Absolutely. I think it’s great that the technology allows people to capture some of these events, but once it becomes the sort of minimum proof, that’s a real problem. That’s already happening. Ever since that famous quote from a Bush White House official, the US left has liked to call itself the “reality based community” and such. It really may be that we are headed into the post-reality age, where those of us in the reality based community are, in fact, obsolete. When I think of video manipulation technology in the context of a world where ideologues are able to make any assertion as fact and and I’m scared to death. You can’t tell a Fox News viewer for example that he’s being lied to. No amount of proof is believed. You’re just telling lies to them. Video is sort of the last frontier of verifiable truth. Well, what happens when differing ideological news sources start showing contradictory digital video of events? Who do you believe if Fox News shows Congressman Smith spitting on a Tea Party protester and MSNBC shows the Tea Party protester spitting on Congressman Smith? Who do you believe? You believe who you were already inclined to believe. The precedent for that is already there. Once video evidence of the type in this beating becomes completely suspect, once we’ve reached a point with the tech where we concede that the truth can’t be proven, there’s no objective reality anymore. It all becomes a case of the victims word against the perps. We already know where that leads. Powerless and marginalized groups will consistently get the shaft and the powerful and the dominant will have things fall their way.

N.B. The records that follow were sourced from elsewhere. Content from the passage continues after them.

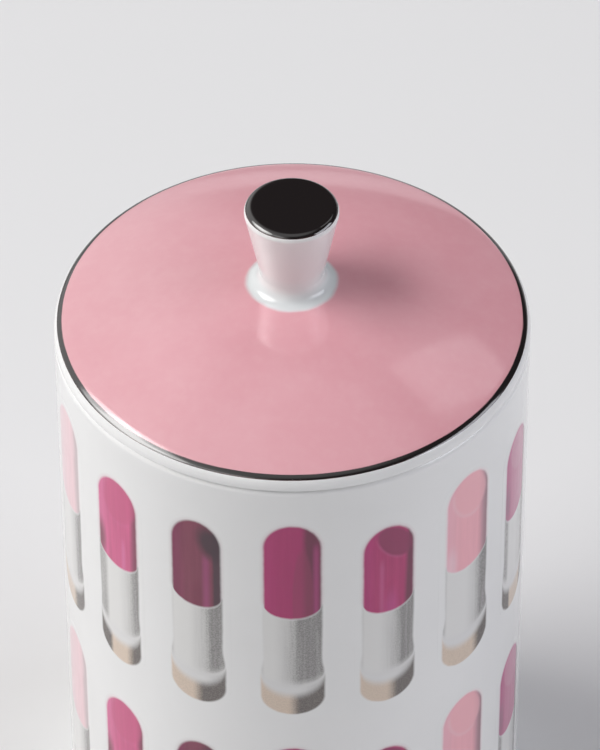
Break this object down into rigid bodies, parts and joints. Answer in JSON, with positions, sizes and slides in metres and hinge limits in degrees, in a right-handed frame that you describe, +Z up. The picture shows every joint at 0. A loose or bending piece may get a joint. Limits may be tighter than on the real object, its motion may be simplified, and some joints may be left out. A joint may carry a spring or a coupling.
{
  "type": "powder jar",
  "caption": "Round straight-sided porcelain powder jar with a lift-off domed lid, a flared knob and coloured enamel coats.",
  "frame": {"origin": "centre of the foot, on the surface that the jar stands on", "axes": "+Z up along the jar's axis, through the middle of the knob; the jar is round, so +X and +Y are any two directions at right angles across it, and -Y is taken as the front"},
  "size_m": [0.1014, 0.1014, 0.179],
  "materials": {
    "porcelain": "clear gloss glaze over white porcelain, bare on the foot ring and on the lid's seat",
    "pink_enamel": "gloss enamel",
    "dark_enamel": "gloss enamel, nearly black"
  },
  "bodies": {
    "jar": {"jar_body": "porcelain"},
    "lid": {"lid_plate": "porcelain", "lid_knob": "porcelain", "lid_enamel": "pink_enamel", "rim_line": "dark_enamel", "knob_cap": "dark_enamel"}
  },
  "joints": [
    {"name": "lid_lift", "type": "slide", "parent": "jar", "child": "lid", "axis": [0, 0, 1], "range_m": [0, 0.08]}
  ]
}
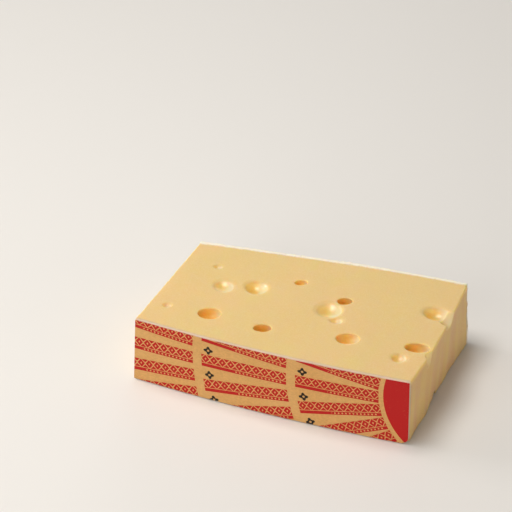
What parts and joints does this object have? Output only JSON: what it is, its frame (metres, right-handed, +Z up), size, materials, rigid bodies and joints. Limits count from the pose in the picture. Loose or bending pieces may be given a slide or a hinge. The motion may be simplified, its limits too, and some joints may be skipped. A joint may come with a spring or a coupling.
{
  "type": "cheese wedge",
  "caption": "Slab cut from a wheel of holed hard cheese, lying on a cut side, with a printed paper label on its front rind.",
  "frame": {"origin": "centre of the bounding box's base, on the surface that the slab rests on", "axes": "+X towards the end cut near the wheel's centre, -Y out of the labelled rind, +Z up out of the top cut"},
  "size_m": [0.346, 0.2092, 0.093],
  "materials": {
    "cheese": "smooth, slightly oily cut paste in pale straw yellow, orange inside the eyes, with a pale dry rind",
    "label": "tan kraft paper with red and black print"
  },
  "bodies": {
    "root": {"cheese": "cheese", "label": "label"}
  },
  "joints": []
}
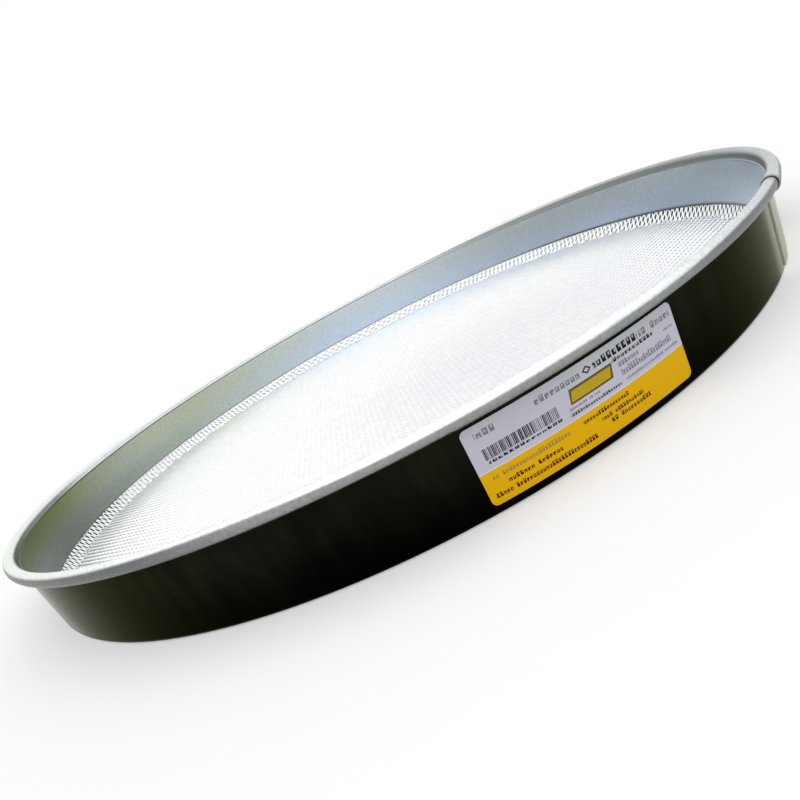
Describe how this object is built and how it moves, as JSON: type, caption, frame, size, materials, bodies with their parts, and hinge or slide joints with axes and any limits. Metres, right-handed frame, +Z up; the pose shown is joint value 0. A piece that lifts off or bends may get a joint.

Dave, once again I agree with you. As you’re probably aware, the man depicted in this beating has not _denied_ that occurred, but is now qualifying it with all sorts of statements like, “It’s not as bad as it looks,” and “you don’t know the whole story” – in other words, attempting to mitigate the veracity of the incident as captured on video. If this tactic works, as it has in other cases, then the value of video evidence really has been called into question. Furthermore, I’m reminded of another current case in which a teenager who had been repeatedly harassed at school was jumped and brutally beaten by three other students – naturally, this was all caught on video. To date, only one of the attackers has received any punishment whatsoever, in the form of a three-day suspension from school – big deal to a teen bully, huh? No criminal charges filed whatsoever – meaning that the real issue isn’t the capturing of these episodes – police brutality, child abuse, gay-bashing – on video, but what the social climate is that either permits and excuses these behaviors or decries them. The critical thing seems therefore _not_ to be the video evidence, which I am resisting due the onus it puts on victims, and the potential danger of demanding they provide it in these cases, but whether or not we as a society accept and tolerate this abuse. Guess what the evidence on that issue is appearing to suggest.
Meanwhile, as I described in this post: http://illusionofvolition.com/2011/03/04/bodies-and-technologies-in-resistance-the-wisconsin-union-protests-from-the-ground/ , you may recall during the Wisconsin Union protests that FOX News aired footage from some random union vs. non-union physical altercation somewhere WITH PALM TREES while discussing and reporting on the Wisconsin labor struggle as it happened – suggesting, of course, that those captured on video had something to do with what was happening on the ground in Madison (by all accounts, wholly peaceful protests). As you said, what is the likelihood that proving the false and misleading nature of that video to a diehard FOX News supporter will actually change her mind? And, even worse, what about the subconscious consumption of that material that obviously went on unchecked in the majority of cases?
It’s all very ominous.
There’s something deeply sick at work in our society that the kind of abuse we’re seeing in so many of these cases is tolerated or excused even when caught. The best indicator of just how sick we are is the cheering for some of this stuff. When you have politically engaged people, whether they’re knowledgeable or not, cheering on the idea of people being left to die for lack of health insurance, or cheering on the death penalty for the mentally disabled, for people where the witnesses were coerced and later recanted, etc. If nothing else, even if they didn’t mean it, a sense of propriety would have once demanded that people state that these things are injustices.